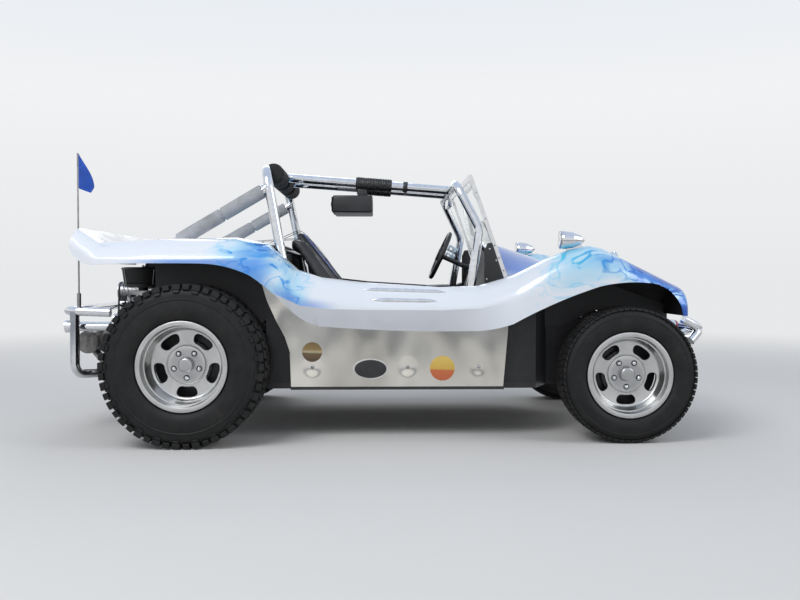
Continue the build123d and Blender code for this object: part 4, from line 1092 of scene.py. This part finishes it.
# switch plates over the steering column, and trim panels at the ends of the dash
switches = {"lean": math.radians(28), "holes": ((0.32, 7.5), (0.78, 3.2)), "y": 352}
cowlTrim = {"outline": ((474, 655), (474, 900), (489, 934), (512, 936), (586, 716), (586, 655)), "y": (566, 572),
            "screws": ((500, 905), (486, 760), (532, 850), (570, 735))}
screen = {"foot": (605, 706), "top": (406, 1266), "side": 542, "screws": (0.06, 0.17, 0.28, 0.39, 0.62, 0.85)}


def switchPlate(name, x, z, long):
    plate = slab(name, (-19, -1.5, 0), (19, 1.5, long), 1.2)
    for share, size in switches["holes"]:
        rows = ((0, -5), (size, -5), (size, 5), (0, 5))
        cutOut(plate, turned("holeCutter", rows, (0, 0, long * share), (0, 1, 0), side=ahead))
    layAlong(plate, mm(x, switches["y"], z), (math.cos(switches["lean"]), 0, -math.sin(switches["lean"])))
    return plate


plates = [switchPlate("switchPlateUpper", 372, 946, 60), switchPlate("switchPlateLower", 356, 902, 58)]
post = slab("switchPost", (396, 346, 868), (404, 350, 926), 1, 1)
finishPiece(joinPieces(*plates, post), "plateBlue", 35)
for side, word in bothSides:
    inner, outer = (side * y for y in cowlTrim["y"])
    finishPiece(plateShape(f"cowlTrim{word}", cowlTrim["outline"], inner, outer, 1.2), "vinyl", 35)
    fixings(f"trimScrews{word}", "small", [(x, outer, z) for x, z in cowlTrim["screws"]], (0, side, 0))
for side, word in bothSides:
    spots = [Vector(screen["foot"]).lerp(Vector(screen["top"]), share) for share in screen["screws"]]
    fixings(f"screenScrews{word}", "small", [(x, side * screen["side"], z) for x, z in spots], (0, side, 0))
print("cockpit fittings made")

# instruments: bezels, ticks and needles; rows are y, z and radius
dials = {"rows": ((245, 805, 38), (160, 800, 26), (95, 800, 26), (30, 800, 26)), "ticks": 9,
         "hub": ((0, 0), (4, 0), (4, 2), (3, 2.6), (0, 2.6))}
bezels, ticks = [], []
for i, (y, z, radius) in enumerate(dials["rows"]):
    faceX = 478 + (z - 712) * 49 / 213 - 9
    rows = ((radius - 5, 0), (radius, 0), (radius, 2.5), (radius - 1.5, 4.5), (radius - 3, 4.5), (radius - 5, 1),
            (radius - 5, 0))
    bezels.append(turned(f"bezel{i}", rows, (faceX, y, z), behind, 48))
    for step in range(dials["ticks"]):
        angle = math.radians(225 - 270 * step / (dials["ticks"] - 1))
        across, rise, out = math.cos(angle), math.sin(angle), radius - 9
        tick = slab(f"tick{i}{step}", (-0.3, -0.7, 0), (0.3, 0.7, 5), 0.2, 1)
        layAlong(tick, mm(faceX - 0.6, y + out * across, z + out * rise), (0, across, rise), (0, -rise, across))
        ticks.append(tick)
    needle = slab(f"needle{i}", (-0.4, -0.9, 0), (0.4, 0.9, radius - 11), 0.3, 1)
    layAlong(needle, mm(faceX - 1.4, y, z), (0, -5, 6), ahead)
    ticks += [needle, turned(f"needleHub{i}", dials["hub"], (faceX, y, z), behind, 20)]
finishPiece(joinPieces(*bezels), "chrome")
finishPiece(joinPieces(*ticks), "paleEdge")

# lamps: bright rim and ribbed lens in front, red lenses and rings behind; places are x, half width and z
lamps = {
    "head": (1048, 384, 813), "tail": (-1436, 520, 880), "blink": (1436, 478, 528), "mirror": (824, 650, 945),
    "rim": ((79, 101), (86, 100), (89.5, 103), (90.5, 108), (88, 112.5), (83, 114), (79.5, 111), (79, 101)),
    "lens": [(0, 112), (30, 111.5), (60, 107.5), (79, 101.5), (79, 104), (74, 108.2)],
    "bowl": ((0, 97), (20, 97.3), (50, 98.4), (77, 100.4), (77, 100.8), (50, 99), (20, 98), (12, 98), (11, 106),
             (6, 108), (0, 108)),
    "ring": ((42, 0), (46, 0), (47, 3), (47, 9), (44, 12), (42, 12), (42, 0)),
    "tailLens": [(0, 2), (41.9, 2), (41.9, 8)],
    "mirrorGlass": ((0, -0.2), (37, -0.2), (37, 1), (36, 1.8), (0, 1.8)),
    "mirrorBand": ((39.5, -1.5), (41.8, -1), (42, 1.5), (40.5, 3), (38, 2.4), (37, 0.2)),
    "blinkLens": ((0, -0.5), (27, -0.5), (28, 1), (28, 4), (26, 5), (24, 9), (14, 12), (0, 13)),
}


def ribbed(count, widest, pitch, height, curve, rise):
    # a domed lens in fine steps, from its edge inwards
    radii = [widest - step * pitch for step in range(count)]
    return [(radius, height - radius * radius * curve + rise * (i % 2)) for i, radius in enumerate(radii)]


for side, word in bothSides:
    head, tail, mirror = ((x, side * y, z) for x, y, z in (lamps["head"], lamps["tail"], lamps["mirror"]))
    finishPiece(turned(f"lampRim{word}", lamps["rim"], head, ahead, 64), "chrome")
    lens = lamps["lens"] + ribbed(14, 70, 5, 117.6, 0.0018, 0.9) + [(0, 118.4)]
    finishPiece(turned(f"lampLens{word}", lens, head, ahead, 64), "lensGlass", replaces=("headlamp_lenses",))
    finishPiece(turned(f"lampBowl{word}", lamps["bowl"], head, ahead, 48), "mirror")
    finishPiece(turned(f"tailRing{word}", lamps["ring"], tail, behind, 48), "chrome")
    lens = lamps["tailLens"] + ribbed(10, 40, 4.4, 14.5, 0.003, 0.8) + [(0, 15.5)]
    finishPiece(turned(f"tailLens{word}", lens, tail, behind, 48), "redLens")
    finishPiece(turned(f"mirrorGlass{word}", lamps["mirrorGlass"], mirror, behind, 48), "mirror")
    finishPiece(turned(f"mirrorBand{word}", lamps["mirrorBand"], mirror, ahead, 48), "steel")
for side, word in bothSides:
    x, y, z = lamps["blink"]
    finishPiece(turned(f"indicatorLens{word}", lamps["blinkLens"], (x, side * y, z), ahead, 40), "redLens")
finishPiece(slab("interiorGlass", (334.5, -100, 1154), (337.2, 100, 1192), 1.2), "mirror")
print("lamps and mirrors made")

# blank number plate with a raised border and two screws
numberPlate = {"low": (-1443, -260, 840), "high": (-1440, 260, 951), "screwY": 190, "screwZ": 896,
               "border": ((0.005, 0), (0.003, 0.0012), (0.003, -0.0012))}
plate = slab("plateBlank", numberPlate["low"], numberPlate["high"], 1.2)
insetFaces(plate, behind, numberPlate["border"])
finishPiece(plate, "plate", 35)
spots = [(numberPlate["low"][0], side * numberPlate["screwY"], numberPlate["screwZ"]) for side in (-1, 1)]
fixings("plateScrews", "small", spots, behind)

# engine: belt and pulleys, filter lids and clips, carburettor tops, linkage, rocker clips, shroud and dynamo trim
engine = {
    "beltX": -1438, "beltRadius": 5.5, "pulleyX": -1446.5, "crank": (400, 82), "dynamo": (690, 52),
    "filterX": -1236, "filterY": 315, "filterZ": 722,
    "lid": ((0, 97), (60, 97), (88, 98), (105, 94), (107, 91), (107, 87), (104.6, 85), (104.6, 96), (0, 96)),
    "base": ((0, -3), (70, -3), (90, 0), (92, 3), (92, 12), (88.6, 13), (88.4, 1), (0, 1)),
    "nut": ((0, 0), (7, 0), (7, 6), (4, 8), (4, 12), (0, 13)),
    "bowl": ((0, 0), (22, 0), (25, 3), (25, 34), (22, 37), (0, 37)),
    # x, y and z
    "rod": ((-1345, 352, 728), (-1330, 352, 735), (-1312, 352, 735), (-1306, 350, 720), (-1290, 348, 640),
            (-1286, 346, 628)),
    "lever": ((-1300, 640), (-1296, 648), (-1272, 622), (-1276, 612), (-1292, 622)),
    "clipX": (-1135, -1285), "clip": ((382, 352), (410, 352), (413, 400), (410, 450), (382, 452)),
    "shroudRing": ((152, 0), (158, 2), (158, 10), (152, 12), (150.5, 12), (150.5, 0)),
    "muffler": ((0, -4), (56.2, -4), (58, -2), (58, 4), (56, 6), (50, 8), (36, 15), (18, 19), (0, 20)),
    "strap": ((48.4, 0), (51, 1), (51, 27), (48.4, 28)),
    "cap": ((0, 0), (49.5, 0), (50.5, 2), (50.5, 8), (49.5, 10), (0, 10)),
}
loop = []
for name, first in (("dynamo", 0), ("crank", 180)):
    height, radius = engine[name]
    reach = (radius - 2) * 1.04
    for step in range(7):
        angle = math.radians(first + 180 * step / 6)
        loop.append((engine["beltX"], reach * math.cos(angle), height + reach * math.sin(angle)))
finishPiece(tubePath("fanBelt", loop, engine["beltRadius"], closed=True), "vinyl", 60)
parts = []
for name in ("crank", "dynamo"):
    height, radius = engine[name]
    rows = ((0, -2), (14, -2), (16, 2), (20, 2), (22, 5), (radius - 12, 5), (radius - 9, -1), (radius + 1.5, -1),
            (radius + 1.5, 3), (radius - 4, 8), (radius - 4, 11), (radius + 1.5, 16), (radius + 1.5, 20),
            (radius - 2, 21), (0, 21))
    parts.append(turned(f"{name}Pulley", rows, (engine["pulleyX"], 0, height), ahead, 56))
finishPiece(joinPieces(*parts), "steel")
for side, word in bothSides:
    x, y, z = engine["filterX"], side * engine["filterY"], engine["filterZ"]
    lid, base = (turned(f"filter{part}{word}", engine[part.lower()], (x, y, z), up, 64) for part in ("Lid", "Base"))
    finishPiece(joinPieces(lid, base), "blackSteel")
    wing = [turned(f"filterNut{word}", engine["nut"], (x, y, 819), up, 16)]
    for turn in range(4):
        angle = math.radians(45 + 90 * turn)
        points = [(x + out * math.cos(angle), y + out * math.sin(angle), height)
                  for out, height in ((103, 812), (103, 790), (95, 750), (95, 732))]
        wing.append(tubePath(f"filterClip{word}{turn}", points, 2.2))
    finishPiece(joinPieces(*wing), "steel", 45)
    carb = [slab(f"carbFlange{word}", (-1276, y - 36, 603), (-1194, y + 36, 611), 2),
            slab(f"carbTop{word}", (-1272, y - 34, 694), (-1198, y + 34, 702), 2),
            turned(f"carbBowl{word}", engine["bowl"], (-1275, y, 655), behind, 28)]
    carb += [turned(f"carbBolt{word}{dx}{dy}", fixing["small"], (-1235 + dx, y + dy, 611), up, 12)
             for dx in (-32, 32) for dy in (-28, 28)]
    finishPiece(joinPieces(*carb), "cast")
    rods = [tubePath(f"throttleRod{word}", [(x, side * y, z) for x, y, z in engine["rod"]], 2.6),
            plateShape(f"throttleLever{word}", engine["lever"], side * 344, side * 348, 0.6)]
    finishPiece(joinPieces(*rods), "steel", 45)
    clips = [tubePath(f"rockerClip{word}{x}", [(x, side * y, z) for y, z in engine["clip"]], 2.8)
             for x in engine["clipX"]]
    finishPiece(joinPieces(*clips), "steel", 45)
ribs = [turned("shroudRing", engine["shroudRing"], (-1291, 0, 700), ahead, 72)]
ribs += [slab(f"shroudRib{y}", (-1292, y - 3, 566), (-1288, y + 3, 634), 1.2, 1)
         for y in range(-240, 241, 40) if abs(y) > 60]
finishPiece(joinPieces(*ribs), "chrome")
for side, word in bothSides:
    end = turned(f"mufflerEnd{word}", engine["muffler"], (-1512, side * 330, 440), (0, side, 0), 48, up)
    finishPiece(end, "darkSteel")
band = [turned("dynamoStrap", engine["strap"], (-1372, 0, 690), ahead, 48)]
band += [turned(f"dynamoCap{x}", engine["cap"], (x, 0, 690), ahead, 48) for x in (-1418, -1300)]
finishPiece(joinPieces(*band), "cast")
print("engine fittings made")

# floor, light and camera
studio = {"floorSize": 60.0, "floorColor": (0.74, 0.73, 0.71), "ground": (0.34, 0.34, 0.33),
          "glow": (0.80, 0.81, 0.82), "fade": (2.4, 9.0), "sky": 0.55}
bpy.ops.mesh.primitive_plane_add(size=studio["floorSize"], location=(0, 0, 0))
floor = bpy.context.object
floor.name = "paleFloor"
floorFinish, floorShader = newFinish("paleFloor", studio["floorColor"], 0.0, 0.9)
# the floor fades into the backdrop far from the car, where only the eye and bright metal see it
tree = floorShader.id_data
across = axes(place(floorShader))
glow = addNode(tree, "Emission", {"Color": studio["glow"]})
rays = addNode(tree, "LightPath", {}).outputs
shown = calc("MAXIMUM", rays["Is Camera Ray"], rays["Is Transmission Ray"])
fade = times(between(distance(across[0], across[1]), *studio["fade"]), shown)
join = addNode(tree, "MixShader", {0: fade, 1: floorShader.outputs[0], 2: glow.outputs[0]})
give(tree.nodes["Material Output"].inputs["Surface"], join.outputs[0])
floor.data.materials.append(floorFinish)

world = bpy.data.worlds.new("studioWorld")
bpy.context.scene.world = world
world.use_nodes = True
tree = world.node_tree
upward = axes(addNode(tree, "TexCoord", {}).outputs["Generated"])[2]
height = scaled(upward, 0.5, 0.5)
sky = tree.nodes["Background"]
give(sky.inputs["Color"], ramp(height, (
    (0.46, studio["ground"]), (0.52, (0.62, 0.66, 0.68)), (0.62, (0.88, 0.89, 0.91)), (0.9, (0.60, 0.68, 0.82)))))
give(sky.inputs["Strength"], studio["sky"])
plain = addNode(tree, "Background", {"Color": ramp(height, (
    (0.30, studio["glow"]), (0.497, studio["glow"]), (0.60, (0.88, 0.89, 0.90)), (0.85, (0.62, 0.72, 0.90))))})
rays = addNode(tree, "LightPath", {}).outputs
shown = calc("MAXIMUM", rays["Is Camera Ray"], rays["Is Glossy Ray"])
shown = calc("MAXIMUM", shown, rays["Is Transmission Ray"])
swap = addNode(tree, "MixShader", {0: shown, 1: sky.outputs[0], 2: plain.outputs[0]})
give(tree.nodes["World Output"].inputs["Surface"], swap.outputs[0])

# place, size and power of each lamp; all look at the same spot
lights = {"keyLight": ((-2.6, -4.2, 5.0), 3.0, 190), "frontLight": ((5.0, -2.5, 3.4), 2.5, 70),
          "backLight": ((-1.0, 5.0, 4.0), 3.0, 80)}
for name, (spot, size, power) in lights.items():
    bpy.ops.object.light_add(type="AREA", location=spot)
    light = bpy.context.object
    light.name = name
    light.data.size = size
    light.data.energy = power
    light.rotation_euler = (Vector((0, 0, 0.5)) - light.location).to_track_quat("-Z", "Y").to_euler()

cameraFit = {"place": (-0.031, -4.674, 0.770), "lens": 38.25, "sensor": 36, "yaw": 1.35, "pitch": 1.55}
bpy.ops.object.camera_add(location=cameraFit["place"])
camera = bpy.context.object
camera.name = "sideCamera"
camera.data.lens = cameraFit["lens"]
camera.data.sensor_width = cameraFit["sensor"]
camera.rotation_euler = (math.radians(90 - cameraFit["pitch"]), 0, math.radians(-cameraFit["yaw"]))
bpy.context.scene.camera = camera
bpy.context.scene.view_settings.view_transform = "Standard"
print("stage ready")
════
— Instructions for the task —
Every line holding "object" should be copied out.

— Response below —
Continue the build123d and Blender code for this object: part 4, from line 1092 of scene.py. This part finishes it.
floor = bpy.context.object
    bpy.ops.object.light_add(type="AREA", location=spot)
    light = bpy.context.object
bpy.ops.object.camera_add(location=cameraFit["place"])
camera = bpy.context.object